#### Work to do:
Copy each entry as it stands, leaving nothing out.

(CAD and scene scripts)

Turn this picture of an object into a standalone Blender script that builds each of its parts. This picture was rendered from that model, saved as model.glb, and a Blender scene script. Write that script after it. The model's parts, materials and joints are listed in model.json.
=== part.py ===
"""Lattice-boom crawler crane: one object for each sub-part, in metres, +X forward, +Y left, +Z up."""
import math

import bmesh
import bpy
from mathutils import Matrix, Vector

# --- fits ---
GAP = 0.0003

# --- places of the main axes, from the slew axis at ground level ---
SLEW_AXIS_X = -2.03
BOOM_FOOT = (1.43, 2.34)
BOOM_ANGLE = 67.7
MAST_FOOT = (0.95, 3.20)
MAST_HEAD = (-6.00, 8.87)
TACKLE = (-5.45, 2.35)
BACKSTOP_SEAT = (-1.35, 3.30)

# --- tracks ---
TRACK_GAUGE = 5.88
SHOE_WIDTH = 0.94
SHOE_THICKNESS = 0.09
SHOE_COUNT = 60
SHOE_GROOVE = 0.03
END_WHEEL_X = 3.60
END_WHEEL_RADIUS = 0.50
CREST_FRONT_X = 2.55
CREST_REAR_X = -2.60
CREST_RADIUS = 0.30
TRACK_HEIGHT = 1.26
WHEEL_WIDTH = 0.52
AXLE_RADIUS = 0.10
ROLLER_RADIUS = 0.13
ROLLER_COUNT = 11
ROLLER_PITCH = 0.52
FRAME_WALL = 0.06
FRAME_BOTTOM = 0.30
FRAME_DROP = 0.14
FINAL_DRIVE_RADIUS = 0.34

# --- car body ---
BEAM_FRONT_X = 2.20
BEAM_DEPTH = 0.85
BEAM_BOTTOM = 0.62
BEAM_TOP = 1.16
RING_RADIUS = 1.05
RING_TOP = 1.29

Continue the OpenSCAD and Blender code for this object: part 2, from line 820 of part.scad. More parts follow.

#### Final result:
Turn this picture of an object into a standalone Blender script that builds each of its parts. This picture was rendered from that model, saved as model.glb, and a Blender scene script. Write that script after it. The model's parts, materials and joints are listed in model.json.
=== part.py ===
"""Lattice-boom crawler crane: one object for each sub-part, in metres, +X forward, +Y left, +Z up."""
import math

import bmesh
import bpy
from mathutils import Matrix, Vector

# --- fits ---
GAP = 0.0003

# --- places of the main axes, from the slew axis at ground level ---
SLEW_AXIS_X = -2.03
BOOM_FOOT = (1.43, 2.34)
BOOM_ANGLE = 67.7
MAST_FOOT = (0.95, 3.20)
MAST_HEAD = (-6.00, 8.87)
TACKLE = (-5.45, 2.35)
BACKSTOP_SEAT = (-1.35, 3.30)

# --- tracks ---
TRACK_GAUGE = 5.88
SHOE_WIDTH = 0.94
SHOE_THICKNESS = 0.09
SHOE_COUNT = 60
SHOE_GROOVE = 0.03
END_WHEEL_X = 3.60
END_WHEEL_RADIUS = 0.50
CREST_FRONT_X = 2.55
CREST_REAR_X = -2.60
CREST_RADIUS = 0.30
TRACK_HEIGHT = 1.26
WHEEL_WIDTH = 0.52
AXLE_RADIUS = 0.10
ROLLER_RADIUS = 0.13
ROLLER_COUNT = 11
ROLLER_PITCH = 0.52
FRAME_WALL = 0.06
FRAME_BOTTOM = 0.30
FRAME_DROP = 0.14
FINAL_DRIVE_RADIUS = 0.34

# --- car body ---
BEAM_FRONT_X = 2.20
BEAM_DEPTH = 0.85
BEAM_BOTTOM = 0.62
BEAM_TOP = 1.16
RING_RADIUS = 1.05
RING_TOP = 1.29

Continue the OpenSCAD and Blender code for this object: part 2, from line 820 of part.scad. More parts follow.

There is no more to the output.